The previous part discusses one of the correlations between expected misstatement and monetary unit sampling, expected misstatement dictates the sample size. But there is another relationship between both.

The expected misstatement could maintain the audit risk in MUS. If you increase the expected misstatement, the sample size is automatically higher, and the greater the chance you will catch the misstatement (or prove that no material misstatement occurs), so reducing the audit risk.


Factors Influencing Expected Misstatement

Now, after knowing what is the expected misstatement, and the effects, how do we decide the “right” one? The answer, as always, is based on your professional judgment.

But after considering such factors as below.

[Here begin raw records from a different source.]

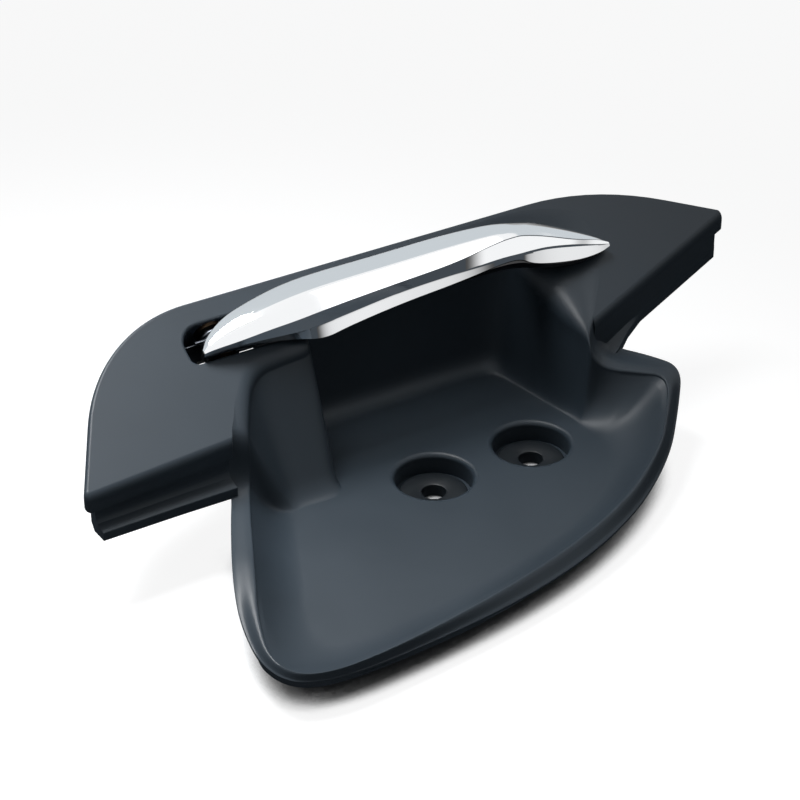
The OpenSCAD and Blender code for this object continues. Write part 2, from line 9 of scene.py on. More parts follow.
import bmesh
import bpy
import numpy as np
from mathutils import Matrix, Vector

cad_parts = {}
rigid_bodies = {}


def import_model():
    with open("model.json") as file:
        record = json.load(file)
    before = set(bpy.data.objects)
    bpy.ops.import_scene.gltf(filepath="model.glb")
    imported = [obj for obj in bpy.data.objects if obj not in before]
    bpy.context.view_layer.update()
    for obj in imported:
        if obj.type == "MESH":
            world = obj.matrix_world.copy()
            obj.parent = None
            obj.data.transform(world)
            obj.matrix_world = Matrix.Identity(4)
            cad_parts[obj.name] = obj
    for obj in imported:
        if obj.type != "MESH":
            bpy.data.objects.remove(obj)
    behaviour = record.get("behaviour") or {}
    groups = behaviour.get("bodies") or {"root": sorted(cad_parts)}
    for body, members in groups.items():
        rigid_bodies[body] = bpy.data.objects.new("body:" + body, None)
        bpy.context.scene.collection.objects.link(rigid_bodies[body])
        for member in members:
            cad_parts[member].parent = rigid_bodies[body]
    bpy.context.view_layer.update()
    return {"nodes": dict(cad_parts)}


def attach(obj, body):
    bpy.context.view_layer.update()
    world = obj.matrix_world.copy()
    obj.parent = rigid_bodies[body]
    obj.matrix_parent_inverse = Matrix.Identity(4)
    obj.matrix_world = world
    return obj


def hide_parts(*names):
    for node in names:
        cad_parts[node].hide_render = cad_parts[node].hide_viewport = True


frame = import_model()

logging.basicConfig(level=logging.INFO, format="%(message)s")
log = logging.getLogger("door_handle")

MM = 0.001
Point = tuple[float, ...]
Solid = bpy.types.Object
Tree = bpy.types.NodeTree
Socket = bpy.types.NodeSocket
WHITE = (1.0, 1.0, 1.0, 1.0)

SCREWS_X = (-15.5, 15.5)
# place of the hinge pin along the lever, and its depth under the face
PIN_X = 60.0
PIN_DEPTH = 4.6


# --- Small helpers ---


def srgb(code: str) -> tuple[float, float, float, float]:
    """Turns an sRGB hex value into linear colour.

    Args:
        code: six hex digits, with or without a leading hash.

    Returns:
        Linear red, green, blue and an alpha of one.
    """
    digits = code.lstrip("#")
    channels = [int(digits[i : i + 2], 16) / 255 for i in (0, 2, 4)]
    linear = [c / 12.92 if c <= 0.04045 else ((c + 0.055) / 1.055) ** 2.4 for c in channels]
    return (linear[0], linear[1], linear[2], 1.0)


def deselect() -> None:
    """Deselects everything, because operators act on all that is selected."""
    for obj in bpy.context.view_layer.objects:
        obj.select_set(False)


def pick(obj: Solid) -> None:
    """Makes one object the only selected and the active one.

    Args:
        obj: the object.
    """
    deselect()
    obj.select_set(True)
    bpy.context.view_layer.objects.active = obj


def mesh_piece(name: str, points: np.ndarray, faces: list) -> Solid:
    """Makes a mesh object from points in millimetres.

    Args:
        name: name of the piece.
        points: array of x, y, z rows in millimetres.
        faces: lists of point numbers.

    Returns:
        The new object, at the origin, with its normals pointing outwards.
    """
    mesh = bpy.data.meshes.new(name)
    mesh.from_pydata([tuple(p) for p in np.asarray(points, float) * MM], [], faces)
    mesh.update()
    work = bmesh.new()
    work.from_mesh(mesh)
    bmesh.ops.recalc_face_normals(work, faces=work.faces)
    work.to_mesh(mesh)
    work.free()
    obj = bpy.data.objects.new(name, mesh)
    bpy.context.scene.collection.objects.link(obj)
    return obj


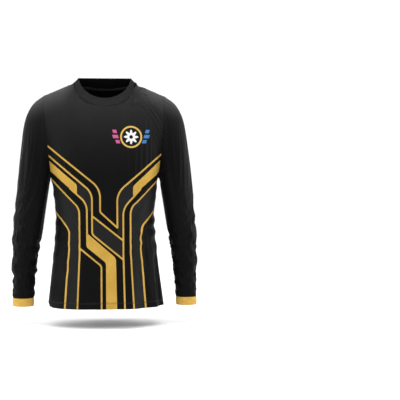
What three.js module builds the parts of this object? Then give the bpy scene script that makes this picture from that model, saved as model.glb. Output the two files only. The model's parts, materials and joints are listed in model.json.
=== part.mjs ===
import * as THREE from 'three';
import { LoftGeometry } from 'three/addons/geometries/LoftGeometry.js';

// Long-sleeved crew-neck cheer jersey, filled out as it is on its wearer.
// Millimetres. +Z is up, +X is the wearer's left, and the front faces -Y.
// The origin is midway between the two points where the shoulder seams meet the collar.

// ---- Body

const bodyLength = 691;         // shoulder seam at the collar, down to the hem
const hemWidth = 362;           // across the front, side seam to side seam
const hipWidth = 334;           // a third of the way from the hem to the armpit
const waistWidth = 314;         // two thirds of the way
const chestWidth = 332;         // at the armpits
const shoulderWidth = 380;      // between the two shoulder points
const shoulderDrop = 41;        // shoulder point below the collar end of the seam
const armpitDrop = 293;
const armholeDepth = 124;       // front to back across the armhole
const hemTurn = 20;             // height of the turned-up, doubled hem
const bodyFullness = 2.3;       // 2 is an ellipse, higher is squarer

// Half depths from the side seams to the middle of each panel: hem, hip, waist, chest.
const frontDepths = [ 128, 120, 112, 128 ];
const backDepths = [ 122, 108, 98, 118 ];

// ---- Collar

const neckWidth = 194;          // across the neckline seam
const frontNeckDrop = 72;
const backNeckDrop = 12;
const frontNeckReach = 88;      // neckline seam ahead of the shoulder seams
const backNeckReach = 60;
const collarWidth = 164;        // across the collar's open top edge
const frontCollarReach = 70;
const backCollarReach = 50;
const collarRise = 15;          // open edge above the shoulder seams
const frontCollarDrop = 65;     // how far that edge dips in front
const backCollarRise = 3;       // and how far it stands up behind
const neckTapeWidth = 11;

// ---- Sleeves

const sleeveLength = 633;       // shoulder point down to the cuff seam
const sleeveReach = 99;         // cuff seam's outer side, outward of the shoulder point
const sleeveEndWidth = 66;
const sleeveEndDepth = 60;
const upperArmDepth = 132;
const elbowDepth = 116;
const cuffHeight = 25.5;

// ---- Cloth

const fabricThickness = 1.5;
const ribThickness = 2.6;       // collar and cuffs are rib knit, folded double
const seamAllowance = 5;        // width of an overlocked seam edge
const sleeveSeamAllowance = 4;
const seamThickness = 1.2;
const stitchWidth = 1.4;
const stitchHeight = 0.6;

const seamGap = 0.3;            // between the edges of two pieces sewn together
const sleeveGap = 0.4;          // between the armhole's edge and the sleeve
const layerGap = 0.6;           // between a layer and the one that lies on it
const collarSeamGap = 0.8;      // the same, inside the collar
const underarmGap = 1;          // the same, inside the sleeve's underarm
const ridgeGap = 1.4;           // the same, under the shoulders and the back of the neck

// ---- Grid: how finely each piece is bent

const neckColumns = 6;          // from the middle of the neckline to the shoulder seam
const shoulderColumns = 7;      // from there to the armhole
const lowerRows = 8;            // from the hem's stitching to the armpit
const armholeSteps = 12;        // from the armpit to the shoulder point, front or back
const sleeveRows = 16;
const halfColumns = neckColumns + shoulderColumns;
const panelColumns = 2 * halfColumns;
const hemRows = 2;              // the hem, then the step from two layers to one
const panelRows = hemRows + lowerRows + armholeSteps;
const neckSteps = 4 * neckColumns;
const sleeveColumns = 2 * armholeSteps;

const hemZ = - bodyLength;
const armpitZ = - armpitDrop;
const shoulderZ = - shoulderDrop;
const shoulderX = shoulderWidth / 2;
const armpitX = chestWidth / 2;
const neckX = neckWidth / 2;
const armpitShare = ( armpitZ - hemZ ) / ( shoulderZ - hemZ );
const neckShare = neckX / shoulderX;
const neckAcross = Math.asin( neckShare ) * 2 / Math.PI;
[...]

  • The entity’s business and risks. Each industry is unique and has its characteristics and risks which may be different from other industries.
  • The results of the prior year’s test of the account balance. You may communicate with the predecessor auditor to gather information about possible misstatements and other critical information.
  • The results of any pilot sample. A pilot sample provides preliminary insights into the nature, frequency, and monetary impact of misstatements within the population.
  • The results of any tests of the related controls. Testing the related controls helps auditors assess whether the internal controls designed to prevent or detect misstatements are operating effectively. Effective controls reduce the likelihood of errors or fraud, thereby lowering the expected misstatement.

Conclusion

Expected misstatement plays a critical role in determining sample size, assessing audit risk, and audit efficiency. Determining the expected misstatement involves a comprehensive understanding of the entity’s business and associated risks. By considering factors such as industry characteristics, business model, economic environment, internal control effectiveness, and historical misstatements, you can accurately estimate expected misstatements. This estimation helps in designing effective and efficient audit procedures, ultimately reducing audit risk and enhancing the reliability of the audit findings.